Again, I didn't buy her a nice ring because she demanded it of me or gave me some kind of ultimatum if I didn't....I did it because I knew it would make her happy. It's really that simple. Would she still be happy without it? Yes. But sometimes you do nice things for each other whether or not you have to. Look, I'm 99.9999% sure my wife didn't marry me for my money. If that's what she was after, she could have done a whole lot better than me.... I can buy that.
requiring an expensive diamond is likely correlated with requiring an expensive/showy wedding. of course it has no bearing on the actual marriage, and is pretty much just a desire to show off or keep up with their friends rather than commemorate the "most important day in a woman's life" (barf). even my progressive, socially conscious friends fall into the trap. i mean i get it i guess, as a woman there's some instinct deep within to snare a man who *can* get you those things, purely a social proof thing, kind of how a lot of men want that trophy on their arm. but when something is such a blatant ripoff (diamond engagement rings, 25k avg. wedding cost) you have to wonder how so many of us eat it up. it's a complete scam. less than 100 years ago women weren't clamoring for diamonds, it's an artificially constructed "tradition" based on a clever marketing ploy. 99% of diamonds are not an "investment", anyways. whatever...people do what they do.

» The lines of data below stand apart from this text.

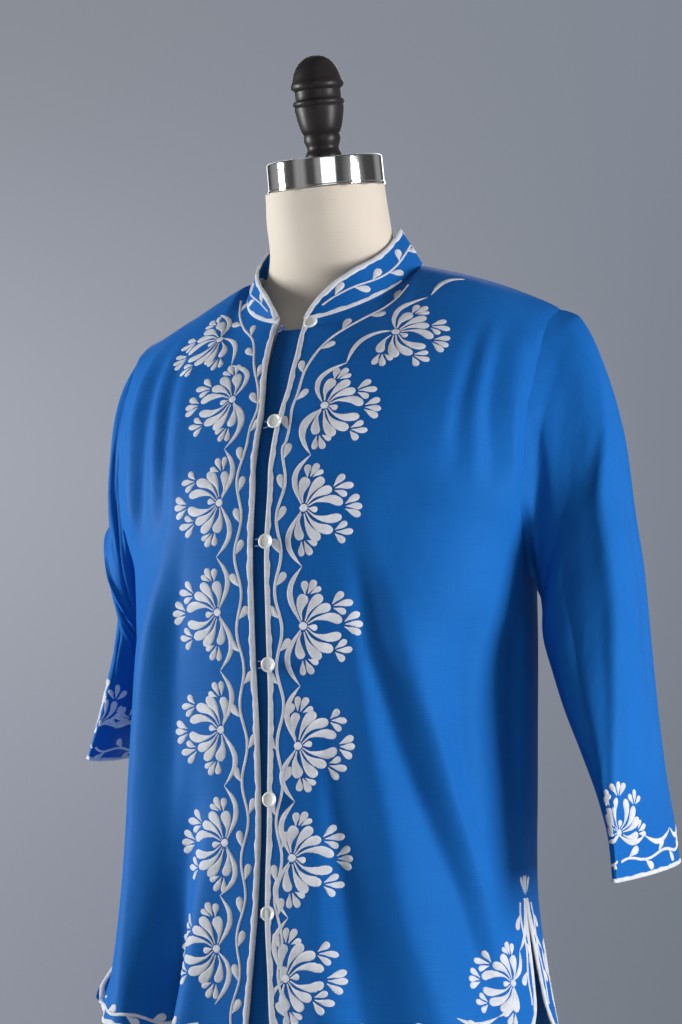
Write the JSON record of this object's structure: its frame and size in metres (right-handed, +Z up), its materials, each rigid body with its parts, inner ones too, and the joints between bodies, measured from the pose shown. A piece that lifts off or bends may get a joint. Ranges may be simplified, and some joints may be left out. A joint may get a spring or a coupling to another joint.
{
  "type": "embroidered blouse on dress form",
  "caption": "Blue poplin blouse with stand collar, three-quarter sleeves and white floral embroidery, on a limbless dress form with neck cap, turned finial and round base.",
  "frame": {"origin": "middle of the stand base's underside", "axes": "+Z up; the blouse's front faces -Y; the wearer's left is +X"},
  "size_m": [0.5626, 0.31, 1.1014],
  "materials": {
    "poplin": "polished cotton poplin, soft sheen",
    "thread": "white satin-stitched thread",
    "pearl": "pearl",
    "jersey": "matt ivory jersey cover",
    "chrome": "polished",
    "black_wood": "black lacquer, satin",
    "black_metal": "black, satin"
  },
  "bodies": {
    "root": {"front_left": "poplin", "front_right": "poplin", "back": "poplin", "underlap": "poplin", "collar": "poplin", "sleeve_left": "poplin", "sleeve_right": "poplin", "loop_1": "poplin", "loop_2": "poplin", "loop_3": "poplin", "loop_4": "poplin", "loop_5": "poplin", "loop_6": "poplin", "edge_front_left": "thread", "edge_front_right": "thread", "edge_back": "thread", "edge_sleeve_left": "thread", "edge_sleeve_right": "thread", "edge_collar_foot": "thread", "edge_collar_top": "thread", "button_1": "pearl", "button_2": "pearl", "button_3": "pearl", "button_4": "pearl", "button_5": "pearl", "button_6": "pearl", "form_torso": "jersey", "neck_cap": "chrome", "finial": "black_wood", "stand_base": "black_metal", "stand_pole": "black_metal"}
  },
  "joints": []
}
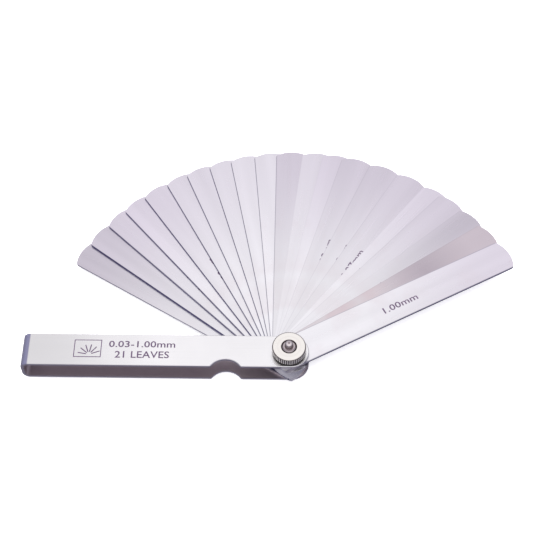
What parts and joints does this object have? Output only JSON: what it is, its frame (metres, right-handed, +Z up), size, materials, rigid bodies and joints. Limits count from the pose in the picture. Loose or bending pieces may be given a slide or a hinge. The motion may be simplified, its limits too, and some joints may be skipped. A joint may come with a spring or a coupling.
{
  "type": "feeler gauge",
  "caption": "Folding thickness gauge: graded steel leaves fan out from a hairpin sheet holder on a pivot screw with a knurled nut, and fold back into it.",
  "frame": {"origin": "on the pivot axis, in the flat outer face of the screw head that the gauge rests on", "axes": "+Z up the pivot axis to the knurled nut, +X away from the holder's tail, +Y to the side the leaves fan out over"},
  "size_m": [0.1842, 0.1032, 0.0173],
  "materials": {
    "holder_plate": "satin nickel-plated steel sheet, polished bright on the outside and darker inside the hairpin",
    "leaf_steel": "hardened spring steel, ground and satin polished",
    "leaf_shim_steel": "thin rolled shim steel, faintly stained by oil",
    "pivot_screw": "turned, nickel-plated steel",
    "spring_washer": "blackish spring steel",
    "knurled_nut": "nickel-plated, turned face and straight-knurled rim"
  },
  "bodies": {
    "holder": {"holder": "holder_plate", "pivot_screw": "pivot_screw"},
    "leaf_090": {"leaf_090": "leaf_steel"},
    "leaf_080": {"leaf_080": "leaf_steel"},
    "leaf_070": {"leaf_070": "leaf_steel"},
    "leaf_060": {"leaf_060": "leaf_steel"},
    "leaf_050": {"leaf_050": "leaf_steel"},
    "leaf_045": {"leaf_045": "leaf_steel"},
    "leaf_040": {"leaf_040": "leaf_steel"},
    "leaf_035": {"leaf_035": "leaf_steel"},
    "leaf_030": {"leaf_030": "leaf_steel"},
    "leaf_025": {"leaf_025": "leaf_steel"},
    "leaf_020": {"leaf_020": "leaf_steel"},
    "leaf_015": {"leaf_015": "leaf_steel"},
    "leaf_010": {"leaf_010": "leaf_steel"},
    "leaf_009": {"leaf_009": "leaf_steel"},
    "leaf_008": {"leaf_008": "leaf_steel"},
    "leaf_007": {"leaf_007": "leaf_steel"},
    "leaf_006": {"leaf_006": "leaf_steel"},
    "leaf_005": {"leaf_005": "leaf_steel"},
    "leaf_004": {"leaf_004": "leaf_shim_steel"},
    "leaf_003": {"leaf_003": "leaf_shim_steel"},
    "leaf_100": {"leaf_100": "leaf_steel"},
    "spring_washer": {"spring_washer": "spring_washer"},
    "knurled_nut": {"knurled_nut": "knurled_nut"}
  },
  "joints": [
    {"name": "leaf_090_turn", "type": "hinge", "parent": "holder", "child": "leaf_090", "pos_m": [0, 0, 0.00287], "axis": [0, 0, 1], "range_deg": [-329, 31]},
    {"name": "leaf_080_turn", "type": "hinge", "parent": "holder", "child": "leaf_080", "pos_m": [0, 0, 0.00374], "axis": [0, 0, 1], "range_deg": [-323, 37]},
    {"name": "leaf_070_turn", "type": "hinge", "parent": "holder", "child": "leaf_070", "pos_m": [0, 0, 0.00451], "axis": [0, 0, 1], "range_deg": [-316.5, 43.5]},
    {"name": "leaf_060_turn", "type": "hinge", "parent": "holder", "child": "leaf_060", "pos_m": [0, 0, 0.00518], "axis": [0, 0, 1], "range_deg": [-311, 49]},
    {"name": "leaf_050_turn", "type": "hinge", "parent": "holder", "child": "leaf_050", "pos_m": [0, 0, 0.00575], "axis": [0, 0, 1], "range_deg": [-305, 55]},
    {"name": "leaf_045_turn", "type": "hinge", "parent": "holder", "child": "leaf_045", "pos_m": [0, 0, 0.00624], "axis": [0, 0, 1], "range_deg": [-298.5, 61.5]},
    {"name": "leaf_040_turn", "type": "hinge", "parent": "holder", "child": "leaf_040", "pos_m": [0, 0, 0.00669], "axis": [0, 0, 1], "range_deg": [-293, 67]},
    {"name": "leaf_035_turn", "type": "hinge", "parent": "holder", "child": "leaf_035", "pos_m": [0, 0, 0.00709], "axis": [0, 0, 1], "range_deg": [-287, 73]},
    {"name": "leaf_030_turn", "type": "hinge", "parent": "holder", "child": "leaf_030", "pos_m": [0, 0, 0.00743], "axis": [0, 0, 1], "range_deg": [-281.5, 78.5]},
    {"name": "leaf_025_turn", "type": "hinge", "parent": "holder", "child": "leaf_025", "pos_m": [0, 0, 0.00773], "axis": [0, 0, 1], "range_deg": [-275.5, 84.5]},
    {"name": "leaf_020_turn", "type": "hinge", "parent": "holder", "child": "leaf_020", "pos_m": [0, 0, 0.00797], "axis": [0, 0, 1], "range_deg": [-270, 90]},
    {"name": "leaf_015_turn", "type": "hinge", "parent": "holder", "child": "leaf_015", "pos_m": [0, 0, 0.00817], "axis": [0, 0, 1], "range_deg": [-263.5, 96.5]},
    {"name": "leaf_010_turn", "type": "hinge", "parent": "holder", "child": "leaf_010", "pos_m": [0, 0, 0.00831], "axis": [0, 0, 1], "range_deg": [-258.5, 101.5]},
    {"name": "leaf_009_turn", "type": "hinge", "parent": "holder", "child": "leaf_009", "pos_m": [0, 0, 0.00843], "axis": [0, 0, 1], "range_deg": [-253.7, 106.3]},
    {"name": "leaf_008_turn", "type": "hinge", "parent": "holder", "child": "leaf_008", "pos_m": [0, 0, 0.00853], "axis": [0, 0, 1], "range_deg": [-246.6, 113.4]},
    {"name": "leaf_007_turn", "type": "hinge", "parent": "holder", "child": "leaf_007", "pos_m": [0, 0, 0.00863], "axis": [0, 0, 1], "range_deg": [-239.4, 120.6]},
    {"name": "leaf_006_turn", "type": "hinge", "parent": "holder", "child": "leaf_006", "pos_m": [0, 0, 0.00871], "axis": [0, 0, 1], "range_deg": [-232, 128]},
    {"name": "leaf_005_turn", "type": "hinge", "parent": "holder", "child": "leaf_005", "pos_m": [0, 0, 0.00878], "axis": [0, 0, 1], "range_deg": [-227.5, 132.5]},
    {"name": "leaf_004_turn", "type": "hinge", "parent": "holder", "child": "leaf_004", "pos_m": [0, 0, 0.00885], "axis": [0, 0, 1], "range_deg": [-221, 139]},
    {"name": "leaf_003_turn", "type": "hinge", "parent": "holder", "child": "leaf_003", "pos_m": [0, 0, 0.0089], "axis": [0, 0, 1], "range_deg": [-215, 145]},
    {"name": "leaf_100_turn", "type": "hinge", "parent": "holder", "child": "leaf_100", "pos_m": [0, 0, 0.00944], "axis": [0, 0, 1], "range_deg": [-208.5, 151.5]},
    {"name": "washer_rise", "type": "slide", "parent": "holder", "child": "spring_washer", "axis": [0, 0, 1], "range_m": [0, 0.001]},
    {"name": "nut_turn", "type": "hinge", "parent": "spring_washer", "child": "knurled_nut", "pos_m": [0, 0, 0.01196], "axis": [0, 0, 1], "range_deg": [0, 450]}
  ],
  "couplings": [
    {"joint": "nut_turn", "follows": "washer_rise", "rad_per_m": 7854}
  ]
}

I understand that but there is this notion by some in this thread that it is a must and it absolutely should NOT be. I get it, sometimes you want to get your SO something which is deemed nicer than average but that doesn't take away from the fact that the industry is still a scam, yes just like a lot of other things. Should it be an absolute for everybody, forget that anybody? NOPE! If you want to buy a diamond fine but don't act like, and I am not referring to specifically to you ima, that your ring signifies a greater love or that others are less than you or that the industry is not a complete scam because you choose to buy one.
A desire to show off? Believe it or not, there are some parents that want to give their kids a special wedding. Something to remember. There are also couples/parents that finance the crap out of everything. I don't necessarily agree with that. I want to give my kids all I can if I have the means to do so. Using this as a motivational factor to be uber successful isn't a bad thing
dawg I hope you and your wife find real happiness and that you don't buy things because you feel you have to "keep up" with other people. thats what i was truly concerned about because the "keeping up with the Joneses" mentality in this world is damaging what started as me just kinda pointing out the fact that you bought a ring to "keep up" and not feel embarrassed in front of your brother-in-law, has turned into you talking major **** about me where are you, developmentally? lmao
Someone's got a small codpiece. Seriously. If you think a ring is what makes girls happy your d*** ain't doing it for you and her. Some really low self esteem.
I've always liked your posts in D&D so I'm surprised you posted this. Did it feel good assuming things, and passing off judgement on my intelligence and my relationship so callously? She became my ex for religious reasons, and an ultimatum: either she left me or her family's life would be in danger. I only informed her about something she had always deeply suspected. Yonkers said it well above. Once she knew, she made an independent decision to reject a diamond ring. I suspect that perhaps you and I have different attitudes on women where you do things because they are expected of you based on traditional gender roles (what some say is chivalry) whereas I don't. After reading Aldous Huxley, Thorstein Veblen, and Alain de Botton; having discussions with friends who work in advertising; and, learning philosophy, I no longer wanted to live and do things without questioning them. She did too. "[URL="http://en.wikipedia.org/wiki/Conspicuous_consumption]Conspicuous consumption[/URL], is the spending of money on and the acquiring of luxury goods and services to publicly display economic power" to overshadow insecurities like weakness and mortality. The vast majority of people unconsciously do this when keeping up with the Joneses. I doubt most here think about the Darwinian reasons for purchasing luxury goods. Diamonds, in particular, are different than other luxury goods. Their marketing for being unique is false. That famous slogan which you've been taught taps into our anxiety of being unloved and dying so quickly vs. geological time. All you have is pressurized carbon that has drastically slowed light down to about 75k miles/hr hence the flashiness. Holding that tiny mineral in our hands makes us feel powerful and special. It's a myth brilliantly sold by Cecil Rhodes's successors. TL;DR If you want to still purchase diamonds, fine. I just want people to be aware of the purpose behind our actions and desire. The unconscious and robotic following-the-herd instinct is what this thread criticizes. I (naively) believe that with education, human beings can rise above the Darwinian, rat-race behavior to shun materialism/consumerism. It's never been a matter of money or lack of generosity for me. And sorry for the long post, we were together 5 years and we broke up in April so it still stings.
Are you laughing to relieve the tension of your poorly stated, juvenile, and antagonistic position? Laughter in these situations is a defense mechanism meant to provoke an emotional reaction. Grow up. You're getting closer to articulating something worth discussing, but go back and read your original post if you're curious why you came off as the things I described... dawg. Or brah, or whatever passive aggressive nonsense you substitute for real dialogue.
Who said anything about "requiring" a diamond engagement ring? Also, I agree with you that 99% of the time diamonds are not an investment. People know they are taking a huge loss when they walk the jewelry store. However, if you woman wants one..... from a practical stand point.... if a guy sits down and tries to talk her out of it... he is going to LOSE. I bought my wife a ring bigger than she expected, and yes it is expensive, but she has had that thing on he hand every day since and God willing will for the rest of her life.... to me it is worth it... It cost the price of a car, but she will have it long after a car is off the road. If a woman does not want one, then I certainly would not push it.... but if a woman wants one, and the man is in a position to get it for her, my suggestion would be to get it for her.